Problem statement
Exactly the lines from the line with "hose_port();" to the line with "imported = [obj" should be extracted, both included, with no other lines.

CAD and scene scripts:
################
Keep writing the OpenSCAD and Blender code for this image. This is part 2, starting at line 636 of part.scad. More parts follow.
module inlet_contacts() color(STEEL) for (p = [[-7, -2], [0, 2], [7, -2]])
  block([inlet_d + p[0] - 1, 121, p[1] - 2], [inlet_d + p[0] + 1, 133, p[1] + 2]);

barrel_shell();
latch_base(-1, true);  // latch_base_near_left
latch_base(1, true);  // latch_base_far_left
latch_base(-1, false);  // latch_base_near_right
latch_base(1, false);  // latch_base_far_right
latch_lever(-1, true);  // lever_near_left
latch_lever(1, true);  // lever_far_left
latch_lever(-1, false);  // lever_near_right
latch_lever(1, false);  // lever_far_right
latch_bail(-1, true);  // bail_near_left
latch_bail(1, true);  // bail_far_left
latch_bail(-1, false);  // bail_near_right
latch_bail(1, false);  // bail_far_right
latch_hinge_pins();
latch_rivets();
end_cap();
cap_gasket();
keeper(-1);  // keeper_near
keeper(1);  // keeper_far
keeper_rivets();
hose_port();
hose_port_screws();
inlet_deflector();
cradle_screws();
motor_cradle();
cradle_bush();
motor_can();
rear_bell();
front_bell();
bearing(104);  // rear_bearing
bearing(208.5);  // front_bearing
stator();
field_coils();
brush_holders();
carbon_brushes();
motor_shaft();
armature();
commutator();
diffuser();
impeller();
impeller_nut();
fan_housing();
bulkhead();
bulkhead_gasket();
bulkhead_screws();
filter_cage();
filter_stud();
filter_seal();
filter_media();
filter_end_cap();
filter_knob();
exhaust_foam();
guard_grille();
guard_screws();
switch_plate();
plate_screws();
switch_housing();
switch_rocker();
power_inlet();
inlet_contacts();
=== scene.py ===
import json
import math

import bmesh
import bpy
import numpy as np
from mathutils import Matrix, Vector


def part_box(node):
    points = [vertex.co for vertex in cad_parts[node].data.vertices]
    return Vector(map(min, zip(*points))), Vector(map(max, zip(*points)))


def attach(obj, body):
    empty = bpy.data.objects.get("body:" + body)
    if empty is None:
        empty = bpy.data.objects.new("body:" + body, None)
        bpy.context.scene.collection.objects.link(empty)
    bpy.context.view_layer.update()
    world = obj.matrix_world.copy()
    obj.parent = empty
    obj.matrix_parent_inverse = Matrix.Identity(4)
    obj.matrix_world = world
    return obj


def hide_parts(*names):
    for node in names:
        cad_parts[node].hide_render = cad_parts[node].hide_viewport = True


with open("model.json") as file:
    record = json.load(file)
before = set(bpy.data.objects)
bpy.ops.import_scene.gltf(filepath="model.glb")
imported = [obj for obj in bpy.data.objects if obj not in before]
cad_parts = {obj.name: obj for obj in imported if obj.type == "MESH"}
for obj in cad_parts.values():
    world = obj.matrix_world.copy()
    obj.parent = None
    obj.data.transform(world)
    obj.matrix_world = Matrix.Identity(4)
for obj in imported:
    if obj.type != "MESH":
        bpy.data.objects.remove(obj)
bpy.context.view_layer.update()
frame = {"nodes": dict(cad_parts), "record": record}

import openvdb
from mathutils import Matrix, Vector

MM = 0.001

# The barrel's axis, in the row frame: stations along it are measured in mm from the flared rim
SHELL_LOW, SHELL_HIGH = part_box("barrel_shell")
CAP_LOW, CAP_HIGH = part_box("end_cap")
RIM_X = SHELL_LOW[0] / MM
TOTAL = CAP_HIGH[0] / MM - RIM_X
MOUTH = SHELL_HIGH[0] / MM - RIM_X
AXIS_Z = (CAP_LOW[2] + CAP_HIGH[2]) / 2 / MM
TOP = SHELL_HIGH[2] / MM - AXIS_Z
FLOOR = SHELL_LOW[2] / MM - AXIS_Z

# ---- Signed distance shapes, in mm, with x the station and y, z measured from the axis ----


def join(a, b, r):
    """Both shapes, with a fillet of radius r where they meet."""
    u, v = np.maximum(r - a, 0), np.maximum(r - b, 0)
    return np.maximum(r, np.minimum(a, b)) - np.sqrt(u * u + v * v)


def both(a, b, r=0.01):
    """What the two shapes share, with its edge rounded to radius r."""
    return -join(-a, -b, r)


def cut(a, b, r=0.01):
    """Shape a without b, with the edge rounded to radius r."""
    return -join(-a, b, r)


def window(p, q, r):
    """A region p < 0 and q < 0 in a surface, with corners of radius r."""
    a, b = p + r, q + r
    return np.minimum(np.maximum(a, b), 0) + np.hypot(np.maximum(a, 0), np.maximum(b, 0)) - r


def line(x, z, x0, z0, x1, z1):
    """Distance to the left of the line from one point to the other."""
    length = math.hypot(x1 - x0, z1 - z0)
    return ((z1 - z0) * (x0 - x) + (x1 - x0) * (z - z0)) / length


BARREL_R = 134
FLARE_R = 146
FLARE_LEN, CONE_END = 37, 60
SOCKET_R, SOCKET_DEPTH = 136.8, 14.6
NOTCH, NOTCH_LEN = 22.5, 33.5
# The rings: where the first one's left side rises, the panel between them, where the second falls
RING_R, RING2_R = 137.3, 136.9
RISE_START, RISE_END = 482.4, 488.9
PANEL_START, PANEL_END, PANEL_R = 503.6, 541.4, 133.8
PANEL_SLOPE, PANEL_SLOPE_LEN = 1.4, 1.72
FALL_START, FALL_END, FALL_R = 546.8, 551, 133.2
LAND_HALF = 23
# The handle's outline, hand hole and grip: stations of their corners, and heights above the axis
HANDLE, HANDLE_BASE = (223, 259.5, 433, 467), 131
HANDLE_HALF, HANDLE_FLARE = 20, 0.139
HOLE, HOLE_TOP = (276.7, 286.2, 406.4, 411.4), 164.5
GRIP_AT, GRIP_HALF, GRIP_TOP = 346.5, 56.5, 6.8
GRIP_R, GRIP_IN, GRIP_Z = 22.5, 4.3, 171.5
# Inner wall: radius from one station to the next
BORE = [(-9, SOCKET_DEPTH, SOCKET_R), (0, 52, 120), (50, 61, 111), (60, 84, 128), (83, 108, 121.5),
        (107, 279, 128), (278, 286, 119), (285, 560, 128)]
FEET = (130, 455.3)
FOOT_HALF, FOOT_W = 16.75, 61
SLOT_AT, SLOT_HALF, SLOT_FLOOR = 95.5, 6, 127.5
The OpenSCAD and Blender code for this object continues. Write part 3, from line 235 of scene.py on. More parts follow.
################
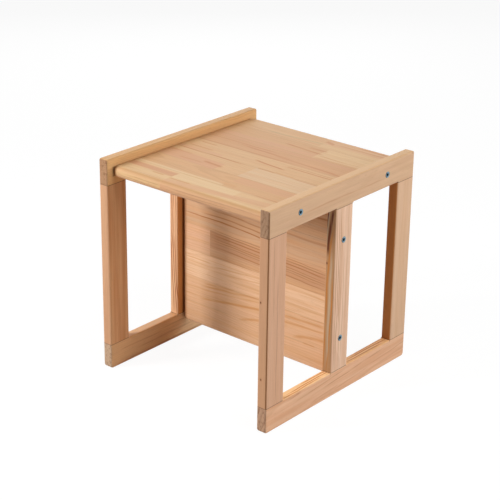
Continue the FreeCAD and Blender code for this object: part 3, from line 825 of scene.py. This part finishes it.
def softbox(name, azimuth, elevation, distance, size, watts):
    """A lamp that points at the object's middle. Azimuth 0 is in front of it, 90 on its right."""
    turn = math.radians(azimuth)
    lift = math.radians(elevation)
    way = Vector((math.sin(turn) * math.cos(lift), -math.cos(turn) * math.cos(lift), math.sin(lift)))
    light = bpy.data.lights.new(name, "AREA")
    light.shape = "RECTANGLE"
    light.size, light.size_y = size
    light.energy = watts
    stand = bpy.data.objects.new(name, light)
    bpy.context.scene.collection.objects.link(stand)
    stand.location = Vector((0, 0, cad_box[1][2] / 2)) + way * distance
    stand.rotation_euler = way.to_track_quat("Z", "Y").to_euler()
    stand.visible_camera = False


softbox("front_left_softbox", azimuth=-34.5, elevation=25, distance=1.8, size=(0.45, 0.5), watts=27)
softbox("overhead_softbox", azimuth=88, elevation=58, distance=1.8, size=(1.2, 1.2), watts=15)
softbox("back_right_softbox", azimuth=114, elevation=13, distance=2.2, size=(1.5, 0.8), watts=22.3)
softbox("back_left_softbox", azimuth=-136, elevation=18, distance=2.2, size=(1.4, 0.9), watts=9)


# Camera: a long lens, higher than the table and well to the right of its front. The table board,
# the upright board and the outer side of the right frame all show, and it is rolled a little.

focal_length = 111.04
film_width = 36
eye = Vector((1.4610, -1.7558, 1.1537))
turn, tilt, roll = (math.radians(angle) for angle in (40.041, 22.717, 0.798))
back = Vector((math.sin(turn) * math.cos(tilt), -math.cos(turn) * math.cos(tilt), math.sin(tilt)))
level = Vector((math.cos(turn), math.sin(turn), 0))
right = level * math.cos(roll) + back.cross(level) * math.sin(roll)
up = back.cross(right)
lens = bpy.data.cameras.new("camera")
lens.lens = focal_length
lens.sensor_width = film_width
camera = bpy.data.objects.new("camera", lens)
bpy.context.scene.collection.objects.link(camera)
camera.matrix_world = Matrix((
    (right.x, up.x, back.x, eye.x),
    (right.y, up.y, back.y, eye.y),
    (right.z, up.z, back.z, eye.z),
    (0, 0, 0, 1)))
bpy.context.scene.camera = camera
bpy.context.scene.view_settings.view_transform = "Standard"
################
Written solution
hose_port();
hose_port_screws();
inlet_deflector();
cradle_screws();
motor_cradle();
cradle_bush();
motor_can();
rear_bell();
front_bell();
bearing(104);  // rear_bearing
bearing(208.5);  // front_bearing
stator();
field_coils();
brush_holders();
carbon_brushes();
motor_shaft();
armature();
commutator();
diffuser();
impeller();
impeller_nut();
fan_housing();
bulkhead();
bulkhead_gasket();
bulkhead_screws();
filter_cage();
filter_stud();
filter_seal();
filter_media();
filter_end_cap();
filter_knob();
exhaust_foam();
guard_grille();
guard_screws();
switch_plate();
plate_screws();
switch_housing();
switch_rocker();
power_inlet();
inlet_contacts();
=== scene.py ===
import json
import math

import bmesh
import bpy
import numpy as np
from mathutils import Matrix, Vector


def part_box(node):
    points = [vertex.co for vertex in cad_parts[node].data.vertices]
    return Vector(map(min, zip(*points))), Vector(map(max, zip(*points)))


def attach(obj, body):
    empty = bpy.data.objects.get("body:" + body)
    if empty is None:
        empty = bpy.data.objects.new("body:" + body, None)
        bpy.context.scene.collection.objects.link(empty)
    bpy.context.view_layer.update()
    world = obj.matrix_world.copy()
    obj.parent = empty
    obj.matrix_parent_inverse = Matrix.Identity(4)
    obj.matrix_world = world
    return obj


def hide_parts(*names):
    for node in names:
        cad_parts[node].hide_render = cad_parts[node].hide_viewport = True


with open("model.json") as file:
    record = json.load(file)
before = set(bpy.data.objects)
bpy.ops.import_scene.gltf(filepath="model.glb")
imported = [obj for obj in bpy.data.objects if obj not in before]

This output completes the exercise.